Class 12 Physics
CBSE and UP Board
Ray Optics and Optical Instruments
Chapter-9 Exercise 9.24
NCERT Solutions for Class 12 Physics Chapter 9 Question-24
For a normal eye, the far point is at infinity and the near point of distinct vision is about 25cm in front of the eye. The cornea of the eye provides a converging power of about 40 dioptres, and the least converging power of the eye-lens behind the cornea is about 20 dioptres.
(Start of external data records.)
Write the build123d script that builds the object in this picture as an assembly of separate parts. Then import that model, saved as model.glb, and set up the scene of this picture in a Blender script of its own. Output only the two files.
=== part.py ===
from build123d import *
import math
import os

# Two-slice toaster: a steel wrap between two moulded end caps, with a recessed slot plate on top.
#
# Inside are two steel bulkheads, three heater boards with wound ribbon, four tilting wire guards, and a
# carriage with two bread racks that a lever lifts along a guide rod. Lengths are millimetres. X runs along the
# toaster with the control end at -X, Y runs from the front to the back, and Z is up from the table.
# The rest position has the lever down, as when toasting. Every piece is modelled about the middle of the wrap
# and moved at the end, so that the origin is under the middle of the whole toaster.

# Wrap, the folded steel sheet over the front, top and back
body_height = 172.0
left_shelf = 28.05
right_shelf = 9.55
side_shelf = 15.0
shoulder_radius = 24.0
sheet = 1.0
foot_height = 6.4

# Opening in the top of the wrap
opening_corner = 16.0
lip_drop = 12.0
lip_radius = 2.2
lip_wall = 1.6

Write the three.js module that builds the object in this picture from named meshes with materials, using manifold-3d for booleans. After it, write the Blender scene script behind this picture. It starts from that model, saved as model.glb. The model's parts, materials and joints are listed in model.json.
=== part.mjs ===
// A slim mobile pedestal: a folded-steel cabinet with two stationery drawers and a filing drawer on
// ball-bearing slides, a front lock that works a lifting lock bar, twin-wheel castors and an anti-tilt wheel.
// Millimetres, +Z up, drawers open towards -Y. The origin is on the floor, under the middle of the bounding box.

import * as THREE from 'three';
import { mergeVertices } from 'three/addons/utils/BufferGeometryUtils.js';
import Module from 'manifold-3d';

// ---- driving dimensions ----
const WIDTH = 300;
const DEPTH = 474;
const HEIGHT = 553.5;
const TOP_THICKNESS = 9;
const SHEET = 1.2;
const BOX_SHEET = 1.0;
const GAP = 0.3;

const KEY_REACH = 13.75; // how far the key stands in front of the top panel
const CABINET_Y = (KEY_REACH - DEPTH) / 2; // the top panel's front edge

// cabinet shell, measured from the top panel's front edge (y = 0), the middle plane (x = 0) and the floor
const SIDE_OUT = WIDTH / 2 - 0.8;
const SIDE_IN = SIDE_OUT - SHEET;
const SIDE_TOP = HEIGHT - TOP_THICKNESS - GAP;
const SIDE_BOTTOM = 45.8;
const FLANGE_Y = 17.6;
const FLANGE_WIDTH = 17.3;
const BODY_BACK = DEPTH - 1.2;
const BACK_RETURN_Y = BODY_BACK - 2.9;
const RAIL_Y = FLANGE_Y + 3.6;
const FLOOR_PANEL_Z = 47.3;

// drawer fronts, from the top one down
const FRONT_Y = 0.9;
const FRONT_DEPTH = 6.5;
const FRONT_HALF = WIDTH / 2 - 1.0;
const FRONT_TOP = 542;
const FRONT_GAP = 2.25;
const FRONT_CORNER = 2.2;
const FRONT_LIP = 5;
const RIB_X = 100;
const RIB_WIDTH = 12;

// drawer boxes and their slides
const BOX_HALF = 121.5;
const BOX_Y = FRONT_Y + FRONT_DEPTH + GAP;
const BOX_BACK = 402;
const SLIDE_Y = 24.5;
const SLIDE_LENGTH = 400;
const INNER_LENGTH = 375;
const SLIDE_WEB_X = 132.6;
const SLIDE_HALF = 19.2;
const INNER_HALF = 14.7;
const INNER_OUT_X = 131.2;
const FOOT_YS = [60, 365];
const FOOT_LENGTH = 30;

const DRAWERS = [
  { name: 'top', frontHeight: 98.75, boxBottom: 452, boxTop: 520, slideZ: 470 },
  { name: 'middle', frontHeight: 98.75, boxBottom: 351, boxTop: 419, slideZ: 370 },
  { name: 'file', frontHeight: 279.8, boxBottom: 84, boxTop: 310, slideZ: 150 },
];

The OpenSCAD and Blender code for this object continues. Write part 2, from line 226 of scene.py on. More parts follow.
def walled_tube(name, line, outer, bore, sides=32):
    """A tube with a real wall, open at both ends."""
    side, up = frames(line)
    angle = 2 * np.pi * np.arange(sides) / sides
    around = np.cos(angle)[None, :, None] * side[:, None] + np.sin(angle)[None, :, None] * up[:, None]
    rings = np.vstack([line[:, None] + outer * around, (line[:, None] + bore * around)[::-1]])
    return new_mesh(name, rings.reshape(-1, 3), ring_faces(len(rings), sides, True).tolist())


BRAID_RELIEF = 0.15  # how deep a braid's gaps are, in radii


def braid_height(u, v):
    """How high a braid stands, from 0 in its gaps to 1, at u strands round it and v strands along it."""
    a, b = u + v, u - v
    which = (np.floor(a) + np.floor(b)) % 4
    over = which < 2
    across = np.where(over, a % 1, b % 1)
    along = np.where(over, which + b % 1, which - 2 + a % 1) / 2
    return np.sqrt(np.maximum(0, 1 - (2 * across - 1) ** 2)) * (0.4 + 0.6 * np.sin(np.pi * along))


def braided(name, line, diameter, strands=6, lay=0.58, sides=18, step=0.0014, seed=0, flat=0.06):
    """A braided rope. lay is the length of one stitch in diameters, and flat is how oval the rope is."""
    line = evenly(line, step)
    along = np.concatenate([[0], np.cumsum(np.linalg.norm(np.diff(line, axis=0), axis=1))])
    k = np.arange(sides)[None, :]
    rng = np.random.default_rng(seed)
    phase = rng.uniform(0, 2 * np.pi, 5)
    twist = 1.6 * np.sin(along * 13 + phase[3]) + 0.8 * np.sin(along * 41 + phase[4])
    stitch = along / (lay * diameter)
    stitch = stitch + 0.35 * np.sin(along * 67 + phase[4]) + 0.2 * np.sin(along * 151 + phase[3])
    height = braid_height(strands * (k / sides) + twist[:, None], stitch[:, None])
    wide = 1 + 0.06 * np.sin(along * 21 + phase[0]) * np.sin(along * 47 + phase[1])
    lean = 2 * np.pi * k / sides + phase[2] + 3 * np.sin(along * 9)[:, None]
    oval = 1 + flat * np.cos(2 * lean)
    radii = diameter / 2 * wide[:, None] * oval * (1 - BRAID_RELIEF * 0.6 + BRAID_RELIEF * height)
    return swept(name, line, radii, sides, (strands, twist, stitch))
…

From this rough data estimate the range of accommodation (i.e., the range of converging power of the eye-lens) of a normal eye.
Share
Least distance of distinct vision, d = 25 cm
Far point of a normal eye, d’ = ∝
Converging power of the cornea, Pc = 40 D
Least converging power of the eye-lens, Pe = 20 D
To see the objects at infinity, the eye uses its least converging power.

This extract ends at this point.